Non intendo dare versioni reali o definitive, e mi limito a constatare come il caso Master Musician of Joujouka sia davvero emblematico per capire i meccanismi di relazione e di sguardo tra una forma tradizionale e il suo incontro con la logica occidentale; non soltanto in termini di mercato discografico e royalties, ma anche in termini culturali e soprattutto transculturali: dagli effetti applicati in post produzione da Brian Jones alle sue registrazioni, all’odierno atteggiamento dei musicisti di fronte ad un pubblico occidentale, ormai abituati a visite e a forzature da oltre cinquant’anni.
Non esiste autenticità pura, è innegabile, piuttosto si è di fronte a una forma musicale e rituale abitata dai fantasmi di mezzo secolo di scambi e risposte, in parte tutt’ora in corso, tant’è che il prossimo progetto di Frank Rynne, oltre a continuare il festival, è quello di portare i ‘veri’ musicisti in tour in Europa, producendo nuovi assestamenti e leggeri cambi di fase.

Retroscena a parte, è stupefacente l’intensità delle pipe di Joujouka, è, di fatto, un’esperienza magica, che giustifica tutte le visite, dai vari beatniks a Lee Ranaldo, da Ornette Coleman a Bill Laswell.
È incredibile come si riescano a percepire contemporaneamente sia ogni singola linea melodica, sia tutto l’insieme; da certi punti di vista è un puro esperimento di spazializzazione del suono, da destra a sinistra, a linee interrotte, poi invertite, e infine come un unico blocco, dove perdere completamente le coordinate spazio-tempo. Nulla è improvvisato, tutto è letteralmente matematico, quasi in maniera genetica, e tutto maledettamente denso.
In questo senso, l’arrivo in corsa del Boujeloud, col suo puzzo acre di montone e le frustate di rami di ulivo, è quasi una liberazione.

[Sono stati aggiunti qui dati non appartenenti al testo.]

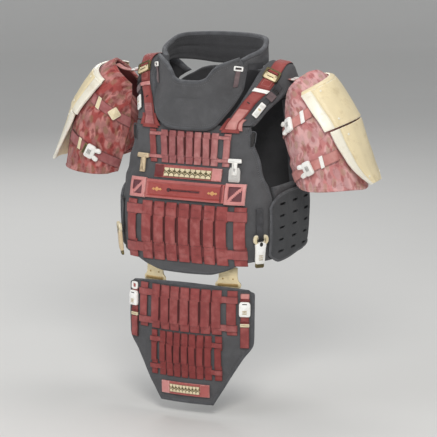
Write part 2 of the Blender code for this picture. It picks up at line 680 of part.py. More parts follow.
# ---------------------------------------------------------------- arm protectors
def arm_pieces():
    for side, name in both("arm_sleeve"):
        cells = []
        for v in SLEEVE_ROWS:
            row = []
            for a in spread(SLEEVE_COLS, SLEEVE_FROM, SLEEVE_TO):
                lo, hi = table(ARM_HEM, a, 1), table(ARM_BRIM, a, 1)
                row.append(arm(a, hi + (lo - hi) * v))
            cells.append(row)
        sheet(name, cells, SLEEVE_T, side, PRINT)

    def plate_cells(rows):
        cells, lift = [], []
        for t, fore, aft, off, slant in rows:
            cells.append([arm(fore + (aft - fore) * c, t + slant * (1 - c) ** 1.5)
                          for c in (0, 0.10, 0.13, 0.3, 0.47, 0.64, 0.82, 1)])
            lift.append(off)
        return cells, lift

    for piece, rows in (("upper_plate", UPPER_PLATE), ("lower_plate", LOWER_PLATE)):
        cells, lift = plate_cells(rows)
        for side, name in both(piece):
            loft_mesh(name, cells, lambda r, c: lift[r], lambda r, c: lift[r] + PLATE_T + (3.0 if c < 2 else 0.0), side,
                      CREAM)
    # webbing: name, angle from, angle to, fraction at each end
    for strap, a0, a1, t0, t1 in (("arm_strap_upper", 72, 150, 0.25, 0.40), ("arm_strap_lower", 47, 148, 0.70, 0.83)):
        for side, name in both(strap):
            cells = []
            for t in (-0.048, 0.0, 0.048):
                cells.append([arm(a0 + (a1 - a0) * c, t0 + (t1 - t0) * c + t) for c in spread(7, 0, 1)])
            loft_mesh(name, cells, 2.0, 2.0 + WEB_T, side, RED)
    for strap, a, t, slope in (("arm_buckle_upper", 120, 0.342, 0.00192), ("arm_buckle_lower", 101, 0.770, 0.00129)):
        for side, name in both(strap):
            p, n = arm(a, t)
            up = arm(a + 8, t + 8 * slope)[0] - arm(a - 8, t - 8 * slope)[0]
            body = [(-16, -19), (16, -19), (17.5, -14), (17.5, 6), (14, 11), (13, 21), (-13, 21), (-14, 11), (-17.5, 6), (-17.5, -14)]
            outline(name, [body], 7.0, pose_of(p, n, up, side, 6.6), WHITE)
    for side, name in both("arm_link"):
        # strap from the yoke's outer face over the shoulder to the inner side of the sleeve's top
        cells = [[(Vector(p) + Vector(d).normalized() * w, Vector(n).normalized()) for p, d, n in ARM_LINK] for w in (-12, 12)]
        loft_mesh(name, cells, 0.0, WEB_T + 0.6, side, PINK)


front_carrier()
back_carrier()
side_bands()
side_panels()
yokes()
collar_piece()
throat_guard()
for row in WEB_ROWS:
    web_row(*row)
shoulder_straps()
tab_straps()
chest_trim()
side_buckles()
apron_piece()
arm_pieces()
print("objects", len([o for o in PART.objects if o.type != "EMPTY"]))
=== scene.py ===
"""Looks for the modular textile armour set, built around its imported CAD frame.

Tables and surfaces are those of the CAD part, in millimetres over the waist line; put() turns them into the
frame's metres. Every cloth piece is a closed padded or thin shell on its solid's own form, with its bound
edges, seams and creases as geometry, and procedural materials on top.
"""
import bpy
from math import sin, cos, atan2, radians, degrees, hypot, pi, sqrt, exp
from mathutils import Vector, Matrix, noise


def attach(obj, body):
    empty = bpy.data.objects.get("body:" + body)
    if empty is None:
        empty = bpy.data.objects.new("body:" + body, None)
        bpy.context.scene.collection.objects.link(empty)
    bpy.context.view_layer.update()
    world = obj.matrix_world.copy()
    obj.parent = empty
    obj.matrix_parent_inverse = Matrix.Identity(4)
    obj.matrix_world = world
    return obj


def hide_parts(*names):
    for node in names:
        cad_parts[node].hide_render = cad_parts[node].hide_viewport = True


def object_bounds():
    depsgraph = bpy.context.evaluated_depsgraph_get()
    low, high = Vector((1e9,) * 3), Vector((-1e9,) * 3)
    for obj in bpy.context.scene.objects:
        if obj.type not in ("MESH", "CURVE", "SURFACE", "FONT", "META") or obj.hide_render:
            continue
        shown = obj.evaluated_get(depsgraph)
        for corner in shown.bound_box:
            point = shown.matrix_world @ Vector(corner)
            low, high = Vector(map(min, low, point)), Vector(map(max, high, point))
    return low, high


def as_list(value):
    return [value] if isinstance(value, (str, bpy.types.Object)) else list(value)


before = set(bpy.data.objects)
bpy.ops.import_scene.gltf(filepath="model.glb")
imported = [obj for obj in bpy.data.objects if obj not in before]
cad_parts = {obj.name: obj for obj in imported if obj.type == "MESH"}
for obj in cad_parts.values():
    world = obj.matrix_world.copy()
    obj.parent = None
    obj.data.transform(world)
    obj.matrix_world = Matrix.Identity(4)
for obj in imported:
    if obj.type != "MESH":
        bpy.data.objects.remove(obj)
CAD_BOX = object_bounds()

MM = 0.001
SHOULDER_Z = 386.0          # the yokes' bearing line over the waist line

# wall thicknesses and layers, in mm
CARRIER_T = 18.0            # padded carrier wall
YOKE_T = 16.0
BAND_T = 9.0
SIDE_PANEL_T = 6.0          # laminated side panel
COLLAR_T = 13.0
GUARD_T = 12.0
APRON_T = 10.0
SLEEVE_T = 7.0
WEB_T = 2.4                 # webbing
GAP = 1.2                   # between a piece and what it lies on

# torso outline: height, half width, front depth, back depth
TORSO = [
    (-120, 199, 157, 140), (-100, 200, 158, 142), (-60, 205, 163, 146), (-10, 209, 166, 150), (40, 211, 164, 150),
    (95, 209, 155, 146), (143, 205, 138, 140), (200, 200, 131, 132), (260, 193, 131, 126), (310, 186, 126, 120),
    (345, 180, 119, 113), (400, 168, 104, 101), (470, 150, 90, 90)]
FRONT_POWER, BACK_POWER = 4.0, 5.6

# front carrier's side edge: height, half width at the edge (the armhole above 115)
FRONT_EDGE = [(-120, 196), (-60, 202), (0, 205), (60, 206), (112, 199), (122, 194), (142, 187), (167, 182), (184, 177),
              (212, 166), (246, 159), (270, 157)]
FRONT_ROWS = [-113, -92, -62, -30, 5, 40, 72, 100, 122, 145, 170, 200, 230, 255]
# lower hem: half width, height
HEM = [(0, -113), (60, -111), (106, -99), (147, -80), (175, -74), (230, -74)]
# back carrier's top edge: half width, height
BACK_TOP = [(0, 377), (60, 375), (95, 368), (118, 356), (150, 338), (176, 312), (200, 306)]
BACK_ROWS = [0.0, 0.08, 0.2, 0.34, 0.48, 0.62, 0.76, 0.88, 1.0]
BACK_EDGE_Y = 30.0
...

È un lungo loop, sfuocato, della durata di tre giorni, e che, per ora (in attesa di altre immagini, suoni e field recordings), testimonio con questa foto di Robert Hampson.

* Maalem Abdelmajid Domnati ha suonato per circa un’ora dei soli gnawa con tre differenti sintir, per me soltanto, al costo di 200 Dh (20 €), incluso un cd-r di registrazioni ‘autentiche’, differentemente dalle cassette e cd che avevo appena acquistato al suk, realizzate, mi dice Abdelmajid, per il mercato e la commercializzazione. Sottolineo inoltre la collaborazione tra Gnawa Express Tanger, la sua formazione, e i Crime, con la pubblicazione di un 7″, che mi ha offerto per 400 Dh, e dunque ho preferito abbandonare, dal momento che la trattativa – spesso un gioco, ad ogni livello sociale e commerciale – non avrebbe avuto nessun effetto per me positivo.
Vedi il mio post su Music City per scaricare una star del gnawa marocchino.


Crime / Gnawa Express – Split 7″ – Fybs Records

** Un ragazzo londinese che ha assistito al festival con me, ha detto di aver visto la formazione di Bachir dal vivo al South Bank Center di Londra, e conferma la completa distanza e inefficacia musicale dopo averli visti a Joujouka.